* **Supplied information**:
━━━━━━━━

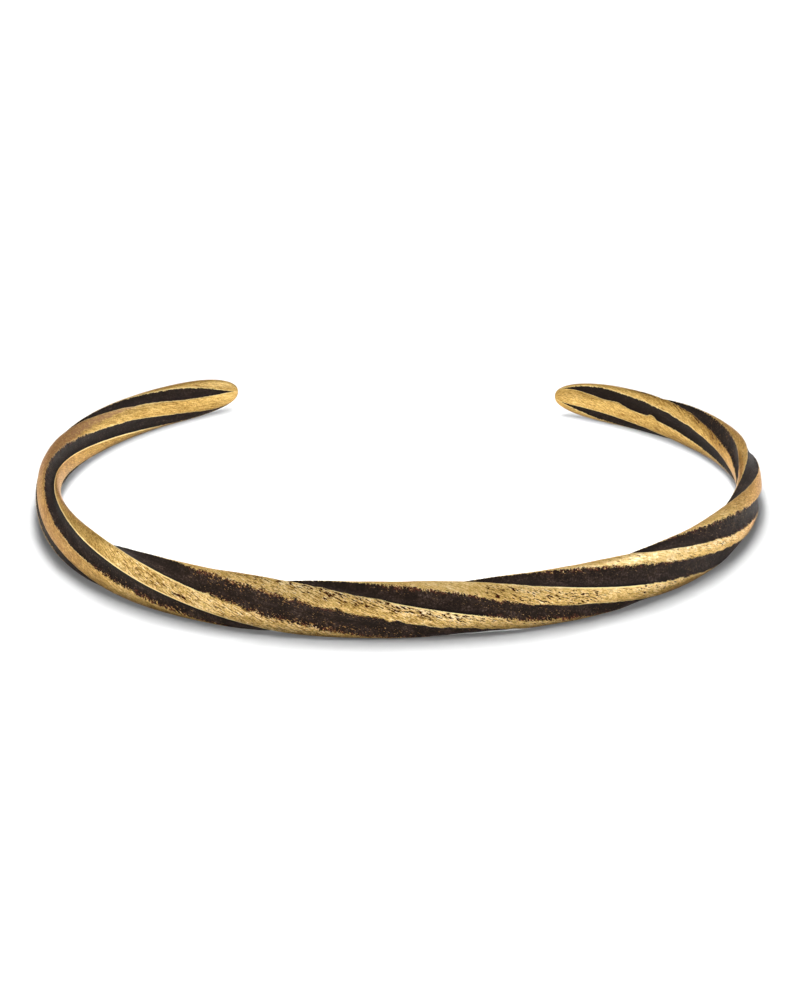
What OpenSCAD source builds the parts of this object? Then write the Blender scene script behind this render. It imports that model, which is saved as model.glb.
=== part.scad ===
// Torque bangle: one fluted bar of brass, twisted, tapered to two round tips and bent to an open oval.
// Millimetres, +Z up. It lies flat, with its front towards -Y and its mouth towards +Y.
// The origin is on the surface that it lies on, at the middle of the box that holds it.

/* [Oval] */
// Half width on the left, from the middle of the oval to the middle of the bar
left_w = 30.55; // [24:0.05:38]
// Half width on the right, from the middle of the oval to the middle of the bar
right_w = 31; // [24:0.5:38]
// Depth from the widest place to the middle of the bar at the front
front_d = 26.3; // [20:0.1:34]
// Depth from the widest place to where the left half would reach at the back
left_back = 24.8; // [18:0.1:32]
// Depth from the widest place to where the right half would reach at the back
right_back = 22.4; // [18:0.1:32]
// Fullness of the left half: 2 is a true ellipse, and more is squarer
left_full = 2.12; // [1.8:0.01:2.6]
// Fullness of the right half
right_full = 2.05; // [1.8:0.01:2.6]
// Angle round the oval from the back middle to the left tip
left_mouth = 25.5; // [12:0.5:50]
// Angle round the oval from the back middle to the right tip
right_mouth = 29.3; // [12:0.1:50]

/* [Bar] */
// Height of the bar at the front
bar_h = 5.2; // [3.5:0.1:9]
// Thickness of the bar at the front
bar_t = 2.7; // [1.8:0.1:5]
// Height that the bar tapers to at its tips
tip_h = 3.5; // [2:0.1:6]
// Thickness that the bar tapers to at its tips
tip_t = 1.6; // [1.2:0.1:4]
// Taper of the height: 1 is even, and more keeps the front tall for longer
taper_h = 1.75; // [1:0.05:3]
// Taper of the thickness
taper_t = 1.85; // [1:0.05:3]
// Length of the rounding at each tip
tip_round = 6.3; // [2:0.1:9]
// Bluntness of the rounding: 2 is half an ellipse, and more is blunter
tip_blunt = 2.4; // [1.8:0.1:4]

/* [Flutes] */
// Number of ridges round the bar
ridges = 4; // [3:1:6]
// Turns of twist from the left tip to the right tip
turns = 2.16; // [0.5:0.02:3]
// How much quicker the twist is at the front than on average, as a share
twist_ease = 0.06; // [0:0.01:0.4]
// Angle of the first ridge at the front, up from the outer face
first_ridge = 10.4; // [0:0.1:90]
// Angle by which pressing the bar to an oval pushed a ridge towards the nearer face
press_shift = 4; // [0:0.5:12]
// Share of its pitch that a ridge takes, the rest being groove
ridge_share = 0.48; // [0.3:0.01:0.7]
// Depth of a groove where it crosses the top of the bar at the front
groove_d = 0.6; // [0.1:0.05:1]
// Distance from the end of a tip to the point where its grooves begin
groove_end = 0.6; // [0.3:0.1:4]
// Length over which a groove opens to its full width
groove_run = 6.4; // [1:0.1:12]

/* [Hidden] */

brass = [0.78, 0.65, 0.39];

// Each ridge was cut by hand: a row for each, with its shift and its extra width, in shares of a pitch
SHIFT = 0;
EXTRA = 1;
RIDGE = [
    [0, 0],
    [-0.055, -0.015],
    [-0.09, 0.055],
    [-0.12, 0.03]
];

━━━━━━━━

Looking at the material above, please copy exactly every line from its first line through the line containing "right_mouth = 29.3; // [12:0.1:50]", with both ends included and nothing else.

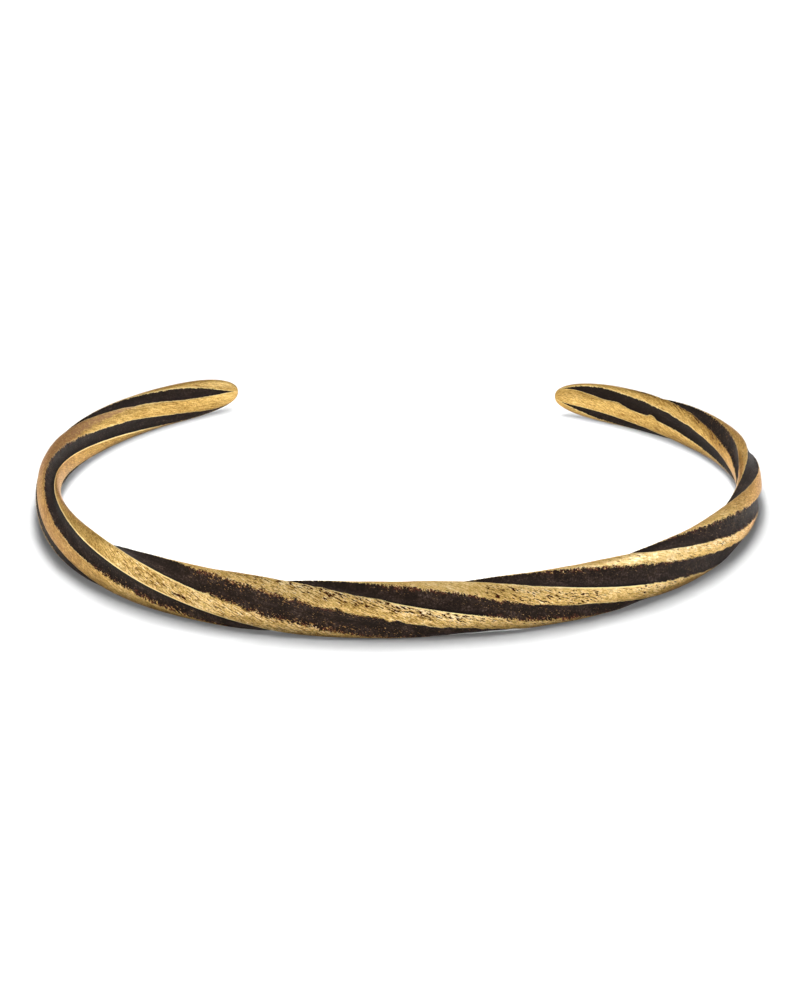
What OpenSCAD source builds the parts of this object? Then write the Blender scene script behind this render. It imports that model, which is saved as model.glb.
=== part.scad ===
// Torque bangle: one fluted bar of brass, twisted, tapered to two round tips and bent to an open oval.
// Millimetres, +Z up. It lies flat, with its front towards -Y and its mouth towards +Y.
// The origin is on the surface that it lies on, at the middle of the box that holds it.

/* [Oval] */
// Half width on the left, from the middle of the oval to the middle of the bar
left_w = 30.55; // [24:0.05:38]
// Half width on the right, from the middle of the oval to the middle of the bar
right_w = 31; // [24:0.5:38]
// Depth from the widest place to the middle of the bar at the front
front_d = 26.3; // [20:0.1:34]
// Depth from the widest place to where the left half would reach at the back
left_back = 24.8; // [18:0.1:32]
// Depth from the widest place to where the right half would reach at the back
right_back = 22.4; // [18:0.1:32]
// Fullness of the left half: 2 is a true ellipse, and more is squarer
left_full = 2.12; // [1.8:0.01:2.6]
// Fullness of the right half
right_full = 2.05; // [1.8:0.01:2.6]
// Angle round the oval from the back middle to the left tip
left_mouth = 25.5; // [12:0.5:50]
// Angle round the oval from the back middle to the right tip
right_mouth = 29.3; // [12:0.1:50]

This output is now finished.